The mayor can do more to acknowledge councils as full partners in improving education, says Rev. Flowers. “They want to kill the community part so that … Mayor Daley can be the big warhorse getting all the credit, when it was everybody working together that made it work,” he contends. “It’s hard enough to get parents’ participation now. Why kill the spirit when you’ve got ’em involved?”

Mayor Daley has gone out of his way to promote community participation in another arena, the Chicago Alternative Policing Strategy, CAPS for short, notes DeBretto.

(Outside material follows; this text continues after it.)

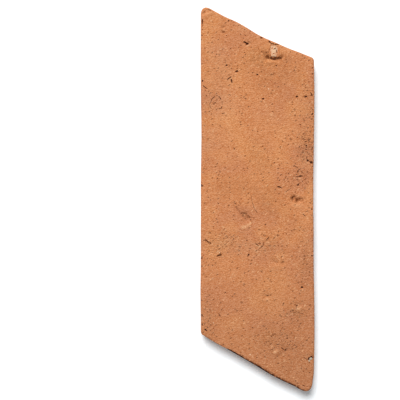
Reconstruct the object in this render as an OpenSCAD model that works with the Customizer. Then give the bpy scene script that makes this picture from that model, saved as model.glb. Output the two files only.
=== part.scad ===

The mayor talks up the program at every opportunity, even singling out several community participants for praise in his “state of the city” address this year. Advertisements, billboards and public service announcements dot the city’s buses, trains, streets and airwaves. The city employs dozens of organizers to encourage people to participate. And a dozen independent community groups have contracts to promote the program.

The cost of these initiatives, $3 to 4 million per year, doesn’t include the cost of additional training for both police officers and civilians, according to Program Manager Ted O’Keefe.

However, CAPS differs from LSCs in some politically important ways. Unlike LSC members, residents who come to beat meetings have no authority to hire the local boss or approve the local budget.

Given the councils’ potential for developing leadership among low-income blacks and Latinos, it is “politically impossible” for the city’s power structure to fully embrace LSCs, says Lewis of Northwestern. Doing so, he notes, would simply encourage political competitors.